Q & A  Regarding Presumed Factor Residential Filings Following the January Special Session on Hurricane Insurance.

QUESTION:  Why are the insurance reforms not working?

We do not believe the reforms are working because they are based on artificial rate reductions that leave Florida taxpayers vulnerable to steep tax increases on the many to help the few. Insurance Commissioner Kevin McCarty, himself, told the Florida Cabinet recently (July 31, 2007) that without the reforms enacted this year, the 1.3 million Citizens Property Insurance Corporation’s policyholders would be paying 81.5 percent more for their property insurance.

That’s a significant savings for Citizens policyholders, but certainly not fair for the four million private company policyholders who were set up by the Legislature as the financial backstop for this shell game.  When Citizens lacks the money to pay claims, as it will, the rest of Florida’s taxpayers will be heavily taxed to make up for woefully inadequate, and artificially low premium it is charging.

Florida’s insurers want to join lawmakers in a less politically charged atmosphere and rethink  the reform efforts so that together we can created meaningful change that benefits everyone.

QUESTION:  Why is the savings from the expanded Cat Fund not higher than promised?

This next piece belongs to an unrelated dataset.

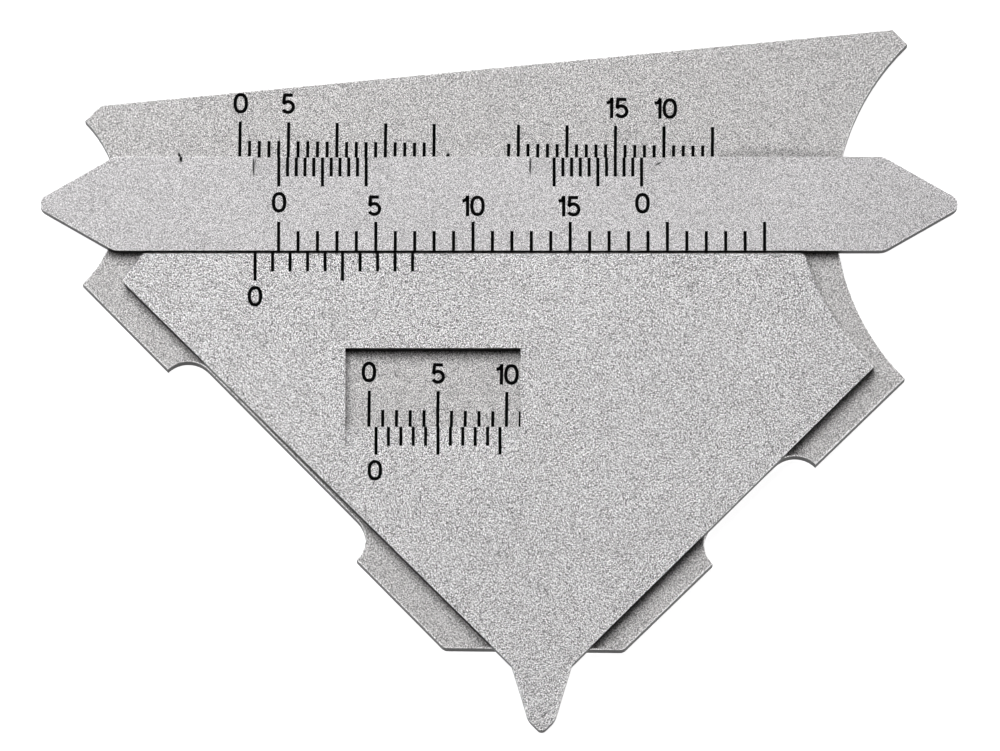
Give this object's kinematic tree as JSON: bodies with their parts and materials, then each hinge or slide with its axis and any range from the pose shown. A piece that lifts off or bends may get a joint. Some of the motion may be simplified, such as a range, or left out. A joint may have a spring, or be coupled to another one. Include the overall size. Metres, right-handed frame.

Memories are short.  But back in the spring, when the Office of Insurance Regulation was calculating the “presumed factor” Commissioner McCarty said that the AVERAGE savings from the presumed factor would be about 24 percent. Private insurance companies cautioned about making huge promises,  but Commissioner McCarty and his hand-picked advisor, Bob Hunter, cautioned repeatedly….that the 24 percent savings they promised would be achieved on the hurricane portion (or wind portion) of the premium, NOT the entire premium.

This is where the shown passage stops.